Kasingye Kyamugambi, who has been the SGR project coordinator

Kyamugambi’s defence

The SGR project recently appeared to be gathering speed when Museveni met his Kenyan counterpart in Nairobi at the end of June during the 14th Summit on the Northern Corridor Integration Project on June 27 and the two leaders made the right noises.

But like most big infrastructure projects in Uganda that inevitably end up on Museveni desk, the SGR remains a centre of jostling by competing companies, their commission agents, presidential aides, members of parliament and even technocrats who are all looking at a slice of the bounty.

These bombard Museveni with a steady stream of new information all the time and, since he is not an expert in railway construction, the President tends to delay decision making. The result is endless postponement of project milestones, confusion, and uncertainty over when implementation of the project which has been 20 years at the planning stage will start.

Kyamugambi, the now booted former head of SGR, appears to be the latest victim of the jostling.

A civil engineer, who previously worked with the National Planning Authority (NPA), Kyamugambi combined national planning experience and engineering expertise and was handed the job in January 2016.

Knowing the complexity of interests around such projects, Kyamugambi had reportedly refused to take the job when Museveni first gave it to him. Finally, he accepted the offer.

At the time, Kyamugambi also happened to be one of the most knowledgeable technocrats, having been part of the initial processes on the project even before the project was handed to CHEC.

Kyamugambi was handed the job when the government had already agreed the US$1.95 billion contract price with CHEC.

At that rate, the Ugandan SGR would cost $7.3 million per km.

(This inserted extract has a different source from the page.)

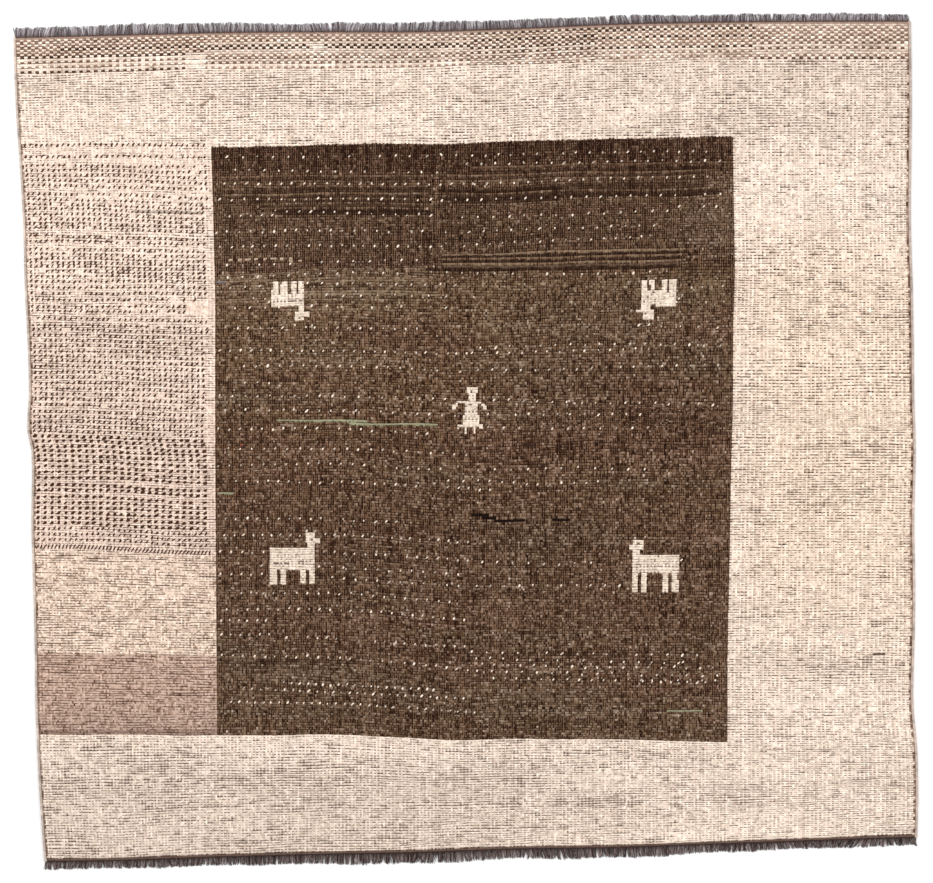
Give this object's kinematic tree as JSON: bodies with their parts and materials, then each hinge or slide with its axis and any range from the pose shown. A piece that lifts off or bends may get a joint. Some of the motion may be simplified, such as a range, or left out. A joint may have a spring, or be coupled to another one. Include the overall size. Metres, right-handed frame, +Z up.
{
  "type": "gabbeh rug",
  "caption": "Flat hand-knotted wool rug, slightly out of square, with overcast side cords, narrow flat-woven ends and short cut warps.",
  "frame": {"origin": "on the floor, under the middle of the rug's length and width", "axes": "+X across the rows of knots, +Y along the warps towards the end with the dark border, +Z up out of the pile"},
  "size_m": [1.813, 1.7144, 0.008],
  "materials": {
    "pile_wool": "short cut wool pile, cream with brown, mauve and dark melange areas",
    "cord_wool": "wool yarn wound round the outer warps, greyish beige",
    "warp_wool": "grey-brown spun wool warps, flat weave and loose cut ends"
  },
  "bodies": {
    "root": {"knotted_pile": "pile_wool", "side_cord_left": "cord_wool", "side_cord_right": "cord_wool", "woven_end_top": "warp_wool", "woven_end_bottom": "warp_wool"}
  },
  "joints": []
}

That is comparable to what Kenya paid for it recently completed Nairobi- Mombasa stretch.

Kyamugambi was convinced that Uganda is getting a good deal despite a December 2016 report by members of a Parliamentary Infrastructure Committee, which concluded Uganda’s cost was inflated when compared to Ethiopia and even Kenya’s.

Kyamugambi’s team reacted by defending their figures. They argued that in railway construction terminology, there is a difference between “route km” and “track km” which the MPs missed. Track km includes the tracks on stations and passing loops. Route km is only the distance from point A to B.

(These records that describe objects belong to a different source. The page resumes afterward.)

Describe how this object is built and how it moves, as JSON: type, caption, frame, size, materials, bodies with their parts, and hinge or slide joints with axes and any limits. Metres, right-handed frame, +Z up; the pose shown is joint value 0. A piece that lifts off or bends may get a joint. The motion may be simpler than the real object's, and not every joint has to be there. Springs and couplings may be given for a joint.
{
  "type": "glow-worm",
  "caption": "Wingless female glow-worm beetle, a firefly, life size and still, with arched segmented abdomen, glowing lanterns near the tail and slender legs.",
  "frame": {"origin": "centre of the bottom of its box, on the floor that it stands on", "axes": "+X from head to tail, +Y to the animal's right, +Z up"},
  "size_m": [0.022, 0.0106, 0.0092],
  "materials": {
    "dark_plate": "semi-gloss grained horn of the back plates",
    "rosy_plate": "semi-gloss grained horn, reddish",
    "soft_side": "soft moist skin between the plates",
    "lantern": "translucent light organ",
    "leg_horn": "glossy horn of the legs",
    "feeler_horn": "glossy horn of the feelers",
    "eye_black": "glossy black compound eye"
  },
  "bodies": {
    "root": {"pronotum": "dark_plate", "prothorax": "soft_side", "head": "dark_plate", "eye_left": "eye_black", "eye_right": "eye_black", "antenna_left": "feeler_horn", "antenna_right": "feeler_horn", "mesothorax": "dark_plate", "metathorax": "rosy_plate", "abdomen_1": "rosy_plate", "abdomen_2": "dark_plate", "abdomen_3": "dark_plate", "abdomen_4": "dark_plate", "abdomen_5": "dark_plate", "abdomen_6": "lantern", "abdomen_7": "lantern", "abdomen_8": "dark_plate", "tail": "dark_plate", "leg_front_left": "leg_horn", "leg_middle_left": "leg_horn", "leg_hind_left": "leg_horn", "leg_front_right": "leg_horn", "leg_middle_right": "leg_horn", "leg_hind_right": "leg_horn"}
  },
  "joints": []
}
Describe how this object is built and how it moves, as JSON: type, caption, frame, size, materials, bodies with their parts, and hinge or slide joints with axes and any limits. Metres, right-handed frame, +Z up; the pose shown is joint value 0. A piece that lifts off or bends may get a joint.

Kyamugambi’s team said the MPs distorted figures when they divided the cost by route km for Uganda and by track km for Kenya.

The MPs also reportedly included the cost of rolling stock and locomotives in the Uganda cost and excluded it in Kenya.

Kyamugambi’s team argued that the cost should also factor in speed of trains, safety, quality of works, and construction peculiarities including gradient and curve radius.

Apparently, while Uganda has 24km of bridges, the Dar es Salam to Morogoro stretch in Tanzani is semi-arid flat terrain, with two bridges and no swamps. Uganda has 53km of swamps with a hilly terrain.

On safety, for instance, CHEC offered to construct a line that would limit accidents. This, officials noted, required that there are no level crossing where the train meets any road at the same level or where a vehicle can possibly roll off a bridge and land on the train.

Apart from this, the CHEC design has automatic signaling which removes human error. The train is computerised with one control room, with train drivers handling only emergencies.

In the Uganda-Kenya comparison, Kyamugambi’s team argued that Uganda’s cost is cheaper because the Uganda railway will use electricity while Kenya’s will use diesel, which is more expensive. Without the electric component, Uganda would be $6.9m.

As always, there were also reports of personal conflicts between individuals. Dennis Sabiti, the chairman of Parliament’s Infrastructure Committee which wrote the report was said to have an axe to grind with the Works Permanent Secretary, Alex Bwangamoi.

Sabiti, who had been working as a commissioner in the Works Ministry and did the due diligence of CHEC.

Apparently, he had asked the Works ministry to sponsor a group of MPs for a two weeks trip to Ethiopia, Kenya and China and did not get it. None of this could be proved and was easily dismissed.